Egbe, a 53-year-old chemistry professor and founder of migrant-focused organisation African Network for Solar Energy, told Al Jazeera: “None of us were expecting this to happen and we are disappointed with the major political parties for collaborating with a party considered fascist and anti-migrant.”

He said the outreach efforts will now be stepped up in his organisation, which counsels and supports African migrants and runs Africa-related events designed to promote a better image of the continent within the local community.

“The AfD is getting stronger and to live in such conditions is not easy for migrants,” he added.

“The recent political developments force us to be even more engaged in the fight against Afrophobia in Jena. Africans are still experiencing verbal hostility on the streets or at their work, and there is widespread latent Afrophobia in most city services. It’s imperative that we do something positive now.” 

Rise in far-right crimes

Germany has seen a rise in racist hate crimes in recent years.

Government figures show that in the first half of 2019, there were nearly 9,000 attacks by far-right groups and individuals – an increase of nearly 1,000 compared with the same period the year before. 

Research from a counselling centre for victims of hate crimes showed that in 2018, at least three right-wing, racist and anti-Semitic attacks occurred daily in five East German federal states – Brandenburg, Thuringia and Saxony.

Meanwhile, AfD’s popularity is growing in the east of the country – the party made big gains in state elections in both Brandenburg and Saxony last year.

The AfD is not only a threat to minorities, the party endangers democracy in Germany. It threatens the whole of German society.

Reinhard Schramm, retired professor and chairman of Thuringia's Jewish community organisation

Suleman Malik has lived in Thuringia’s state capital Erfurt for nearly 20 years.

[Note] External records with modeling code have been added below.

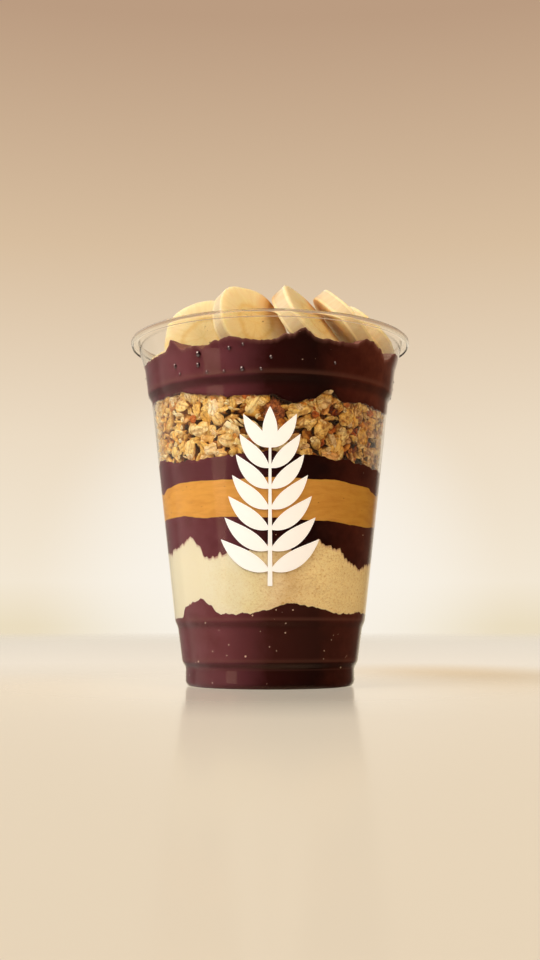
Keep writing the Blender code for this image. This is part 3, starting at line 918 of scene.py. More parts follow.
nut_paste, add, place = new_material("peanut_butter")
sideways = add("SeparateXYZ", place).outputs["X"]
body = add("MapRange", sideways, -0.036, 0.036)
# Painted shade: the paste's brown is darker towards the right, away from the light.
base_tone = add("ValToRGB", body, stops=[(0.0, "ECB147"), (0.45, "E1AC5B"), (1.0, "C69632")])
drawn = add("Mapping", place, Scale=(1.0, 1.0, 4.0))
streaks = add("TexNoise", drawn, Scale=per_mm(SPOON_STREAK), Detail=5.0, Roughness=0.6, Distortion=0.4)
paste = marked(base_tone, 0.8, streaks, [(0.3, "EBDCC6"), (0.6, "FFFFFF")])
bits = add("TexVoronoi", place, Scale=per_mm(2.6))
bit = add("Math.LESS_THAN", bits, 0.07)
speckled = add("Mix", bit, paste, "8E5A25")
bumps = add("Bump", Strength=0.25, Distance=0.2 * MM, Height=streaks)
shader = add(
    "BsdfPrincipled", IOR=1.46, Roughness=0.42, Subsurface_Weight=0.12,
    Subsurface_Radius=(1.0, 0.55, 0.2), Subsurface_Scale=1.2 * MM, Base_Color=speckled, Normal=bumps,
)
add("OutputMaterial", shader)
finish_piece(peanut, nut_paste, "peanut_butter", "peanut_butter")

# %% [markdown]
# ## Rolled oats
# Granola is mostly rolled oats: grains steamed and flattened to flakes a millimetre thick, with
# the grain's crease still along the middle, curled edges, and a toasted skin. A few flakes are
# modelled, each from a ball with few faces, because hundreds of copies follow: the ball is
# flattened, its outline made uneven, its middle creased, and the whole flake crumpled and curled.
# The flake's own lengthwise and sideways place is kept on its points, so that the crease and
# the fibres in the material follow each copy however it lies.

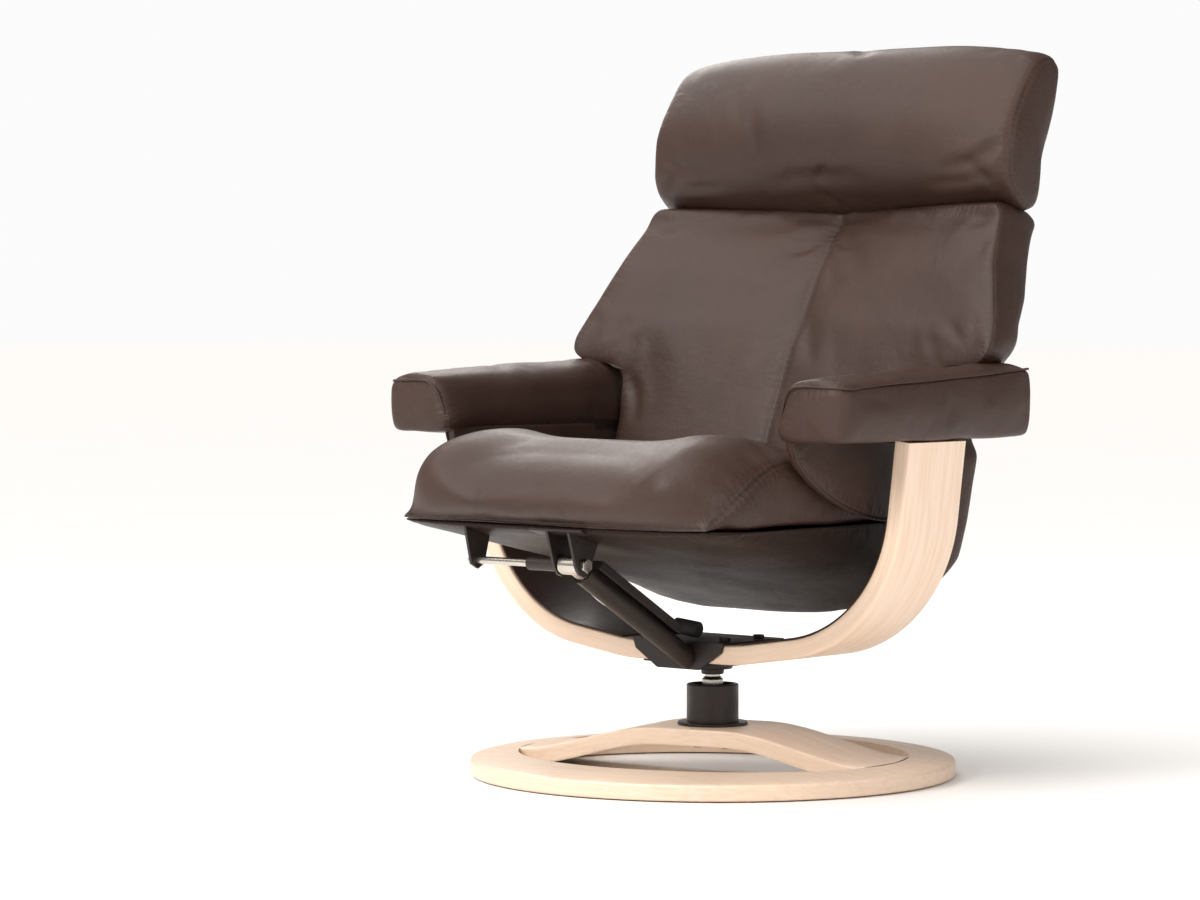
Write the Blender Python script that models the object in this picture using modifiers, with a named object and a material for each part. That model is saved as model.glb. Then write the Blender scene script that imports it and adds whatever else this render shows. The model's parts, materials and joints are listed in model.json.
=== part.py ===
"""Reclining leather armchair on a round laminated-birch base.

Metres, +Z up, front of the chair towards -Y, the sitter's left towards +X.
The origin is on the floor, on the swivel axis.
"""
import math

import bmesh
import bpy
from mathutils import Matrix, Vector

# ------------------------------------------------------------ driving dimensions
GAP = 0.0003                      # air between pieces that touch
RUN = 0.0004                      # radial clearance of a running pin

# floor ring and bridge
GLIDE_HEIGHT = 0.002
RING_RADIUS = 0.325
RING_EDGE_TOP = 0.0225            # top of the ring at its outer edge
RING_TOP = 0.030                  # top of the ring at its opening
OPENING_LONG = 0.268              # half axes of the oval opening
OPENING_SHORT = 0.235
BASE_TURN = math.radians(14)      # the ring turns freely under the chair
BRIDGE_HALF_WIDTH = 0.074
BRIDGE_THICKNESS = 0.023
BRIDGE_CROWN = 0.0665             # top of the bridge under the column
BRIDGE_END = 0.029

# swivel column
CUP_RADIUS = 0.035
CUP_TOP = 0.1215
FLANGE_RADIUS = 0.047
FLANGE_THICKNESS = 0.004
CUP_FLOOR = 0.079
BUSH_BORE = 0.0150
SPINDLE_RADIUS = BUSH_BORE - RUN
HUB_BOTTOM = 0.134

# U-shaped leg frame, one bent lamination
LEG_THICKNESS = 0.025
LEG_FRONT = -0.068
LEG_BACK = 0.052
LEG_BASE = 0.155                  # underside of the flat middle
LEG_FLAT = 0.095                  # half length of the flat middle
LEG_LEAN = math.radians(7.0)      # outward lean of the uprights
LEG_CORNER = (0.3386, 0.2032)     # where the two straight centre lines would meet
LEG_RADIUS = 0.200
LEG_KNEE = 0.250                  # bend radius at the ends of the flat middle
LEG_TOP = 0.4552
LINER = 0.0030                    # leather on the inner faces

# armrests
ARM_BOARD = (0.4555, 0.4705)      # bottom and top of the plywood board
ARM_TOP = 0.545
ARM_INNER = 0.295
ARM_OUTER = 0.395
ARM_FRONT = -0.222
ARM_BACK = 0.176
PANEL_X = (0.2885, 0.3045)        # hanging inner panel

# pivots in the YZ plane
RECLINE = (0.185, 0.470)          # back on the arms
SEAT_HINGE = (0.150, 0.320)       # seat on the back
FRONT_PIVOT = (-0.298, 0.295)     # seat on the glide rod
TUBE_FOOT = (-0.0726, 0.1625)     # glide tube on the centre bracket
TUBE_X = 0.015
TUBE_RADIUS = 0.014
TUBE_BORE = 0.0105
ROD_RADIUS = 0.0100

# seat
SEAT_HALF = 0.281
PAN_HALF_TOP = 0.278
PAN_HALF_BOTTOM = 0.200
PAN_WALL = 0.004
SEAT_RAIL_X = 0.2485
SEAT_RAIL_RADIUS = 0.011

# back
BACK_HALF_LOW = 0.275             # between the arms
BACK_PAD = 0.042                  # depth of the front cushion, along Y
COVER_WALL = 0.004
BACK_RAIL_X = 0.245
BACK_RAIL_RADIUS = 0.008
LUG_X = (0.2510, 0.2573)
SEAT_LUG_X = (0.2578, 0.2618)
PIVOT_PLATE_X = (0.2835, 0.2875)

# headrest
HEAD_LEAN = math.radians(19)
HEAD_PIVOT = (0.2925, 0.790)
HEAD_HALF = 0.315
POST_X = 0.090
POST_RADIUS = 0.005
GUIDE_RADIUS = 0.009

# side outlines (y, z)
BACK_FACE = [(0.085, 0.345), (0.098, 0.400), (0.116, 0.453), (0.140, 0.512),
             (0.166, 0.572), (0.194, 0.618), (0.228, 0.679)]
BACK_REAR = [(0.299, 0.698), (0.286, 0.635), (0.266, 0.557), (0.235, 0.490),
             (0.204, 0.436), (0.184, 0.344), (0.171, 0.285), (0.148, 0.262),
             (0.128, 0.260)]

FACE_DISH = [(0.470, 0.0), (0.560, 0.026), (0.650, 0.042), (0.750, 0.050)]
REAR_SWEEP = [(0.500, 0.070), (0.560, 0.070), (0.640, 0.040), (0.740, 0.0)]

BIRCH = ("birch_ply", (0.86, 0.70, 0.54), 0.42, 0.0)
BLACK = ("black_steel", (0.030, 0.024, 0.022), 0.45, 0.6)
ZINC = ("zinc_steel", (0.62, 0.60, 0.56), 0.30, 1.0)
LEATHER = ("brown_leather", (0.072, 0.046, 0.039), 0.42, 0.0)
CLOTH = ("black_cloth", (0.020, 0.018, 0.018), 0.90, 0.0)
PLASTIC = ("black_plastic", (0.025, 0.025, 0.025), 0.50, 0.0)
RUBBER = ("black_rubber", (0.020, 0.020, 0.020), 0.75, 0.0)
PLY = ("core_ply", (0.62, 0.46, 0.30), 0.60, 0.0)

ALONG_X = Matrix(((0, 0, 1, 0), (1, 0, 0, 0), (0, 1, 0, 0), (0, 0, 0, 1)))
ALONG_Y = Matrix(((1, 0, 0, 0), (0, 0, -1, 0), (0, 1, 0, 0), (0, 0, 0, 1)))
ALONG_Z = Matrix.Identity(4)


# ------------------------------------------------------------ scene and helpers
for old in list(bpy.data.objects):
    bpy.data.objects.remove(old, do_unlink=True)

PARTS = bpy.data.collections.new("recliner_armchair")
CUTTERS = bpy.data.collections.new("cutters")
for group in (PARTS, CUTTERS):
    bpy.context.scene.collection.children.link(group)


def material(finish):
    """One Principled material, shared by the pieces with that finish."""
    name, colour, roughness, metallic = finish
    found = bpy.data.materials.get(name)
    if found:
        return found
    made = bpy.data.materials.new(name)
    made.use_nodes = True
    shader = made.node_tree.nodes["Principled BSDF"]
    shader.inputs["Base Color"].default_value = (*colour, 1.0)
    shader.inputs["Roughness"].default_value = roughness
    shader.inputs["Metallic"].default_value = metallic
    made.diffuse_color = (*colour, 1.0)
    return made


def add(name, mesh, finish, matrix=ALONG_Z):
    """Put a mesh in the parts collection as one named piece."""
    mesh.name = name
    mesh.materials.clear()
    mesh.materials.append(material(finish))
    piece = bpy.data.objects.new(name, mesh)
    piece.matrix_world = matrix
    PARTS.objects.link(piece)
    return piece


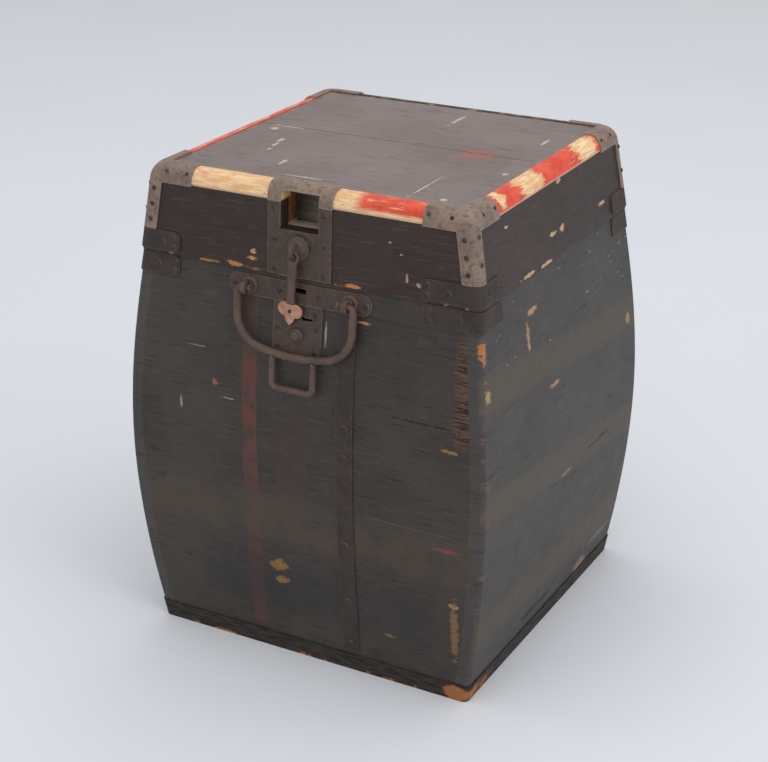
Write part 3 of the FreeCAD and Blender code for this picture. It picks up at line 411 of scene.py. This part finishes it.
# ------------------------------------------------------------- camera, light, floor
az, el, roll = math.radians(29.0417), math.radians(23.5584), math.radians(-0.368)
back = Vector((math.sin(az) * math.cos(el), -math.cos(az) * math.cos(el), math.sin(el)))
tgt = Vector((-8.959, 0, 217.206)) / 1000
C = tgt + back * 1.71016
fwd = -back
right = fwd.cross(Vector((0, 0, 1))).normalized()
up = right.cross(fwd)
r2 = right * math.cos(roll) + up * math.sin(roll)
u2 = -right * math.sin(roll) + up * math.cos(roll)
cd = bpy.data.cameras.new("cam")
cam = bpy.data.objects.new("cam", cd)
bpy.context.scene.collection.objects.link(cam)
cd.sensor_width = 36.0
cd.lens = 82.996
cd.clip_end = 100
cam.matrix_world = Matrix(((r2.x, u2.x, back.x, C.x), (r2.y, u2.y, back.y, C.y), (r2.z, u2.z, back.z, C.z), (0, 0, 0, 1)))
bpy.context.scene.camera = cam


def area(name, loc, size, power, aim=(0, 0, 0.22)):
    ld = bpy.data.lights.new(name, "AREA")
    ld.shape = "SQUARE"
    ld.size = size
    ld.energy = power
    lo = bpy.data.objects.new(name, ld)
    bpy.context.scene.collection.objects.link(lo)
    lo.location = loc
    lo.rotation_euler = (Vector(aim) - Vector(loc)).to_track_quat("-Z", "Y").to_euler()


area("top_soft", (0.1, 0.2, 3.2), 3.6, 44)
area("right_soft", (2.6, -0.6, 1.3), 1.8, 20)
area("front_soft", (-0.9, -2.8, 1.5), 1.8, 9)
w = bpy.data.worlds.new("w")
w.use_nodes = True
w.node_tree.nodes["Background"].inputs[0].default_value = (0.98, 0.98, 1.0, 1)
w.node_tree.nodes["Background"].inputs[1].default_value = 0.70
bpy.context.scene.world = w
bpy.context.scene.view_settings.view_transform = "Standard"

bm = bmesh.new()
vs = [bm.verts.new((x, y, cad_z)) for x, y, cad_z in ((-12, -12, 0), (12, -12, 0), (12, 12, 0), (-12, 12, 0))]
bm.faces.new(vs)
fm = bpy.data.meshes.new("floor")
bm.to_mesh(fm)
bm.free()
floor = bpy.data.objects.new("floor", fm)
floor.location.z = CAD_BOX[0][2] - 0.0002
bpy.context.scene.collection.objects.link(floor)
kf = M("floor_pale", 0.8, 0, 0.1)
kf.end(kf.mix(kf.noise(0.002, 2), H("#d6d9de"), H("#dcdfe3")), kf.f("ADD", 0.75, kf.f("MULTIPLY", kf.noise(0.01, 2), 0.1)), kf.noise(0.5, 2), 0.05, 0.1)
fm.materials.append(kf.m)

As a spokesman for the small Ahmadiyya Muslim community, he has been playing a central role in the construction of a mosque in the city.

He told Al Jazeera that resistance to the plans has resulted in a building process lasting more than 10 years.

There have been problems with acquiring land and difficulties convincing construction companies to take on work. 

In a clear sign of racism, a dead pig being was sent to the site.

Suleman Malik is trying to build a mosque for the Ahmadiyya Muslim community in East Germany but has faced resistance from the far right and local construction industry [Courtesy: Suleman Malik]

Malik, 33, said: “We experience racism on a daily basis here. I have been spat in the face while handing out religious literature and I regularly receive death threats on social media. The AfD has also arranged petitions and protests against the construction.”

Malik said the place of worship will be the first visible mosque in eastern Germany, once construction is completed later this year.

“If the AfD get into power, they will threaten our democratic order, and initiate rules against minority communities. This could lead to political disaster in the country and parts of our constitution, like freedom of speech and freedom of religion, will be affected,” he said.

“Our mosques are built with the purpose of bringing people together and serving our neighbours and the local society. In the past, we have organised events with other minority communities. We will continue to stand together.”

Malik has been working closely with retired professor Reinhard Schramm.

As the chairman of Thuringia’s Jewish community organisation, he is among the local supporters who have backed the mosque’s construction.

“We are also actively involved in an interreligious discussion group in which Jews, Christians, Muslims and Baha’i participate. Right-wing extremists who are against Muslims today will also be against Jews tomorrow. And vice versa,” Schramm told Al Jazeera.

For many Germans, one particularly concerning element from last week’s political storm was the historical links to the country’s Nazi past. 

It was in Thuringia during the final days of the Weimar Republic in the 1930s that the first Nazi politicians entered government, just before Adolf Hitler becoming the chancellor. 

It was also the first time since World War II that a German politician was elected to the top state position off the back of far-right political support.

Reinhard Schramm, retired professor and chairman of Thuringia’s Jewish community organisation, said he is worried for Germany’s Muslim minority [Sascha Fromm/Thuringer Allgemeine]

Schramm, 76, and his mother were the only survivors in their family during the Nazi-era. He said he is concerned about what would happen to the country if history repeats itself.

“The AfD is partly to blame for the growth of hatred and murder and our concern about the party is big.

“I am very sad about the present development because we Jews paid a terrible price during the Nazi era. This must never happen again with any minority.

“I worry about the Muslim minority in our country, many of whom will stay even after the turmoil of war in the Middle East, and will enrich German society in the medium and long term. And I worry about all of Germany. At the end of the war in 1945, not only was Jewish life wiped out, but Germany was also in ruins. 

“The AfD is not only a threat to minorities, the party endangers democracy in Germany. It threatens the whole of German society.”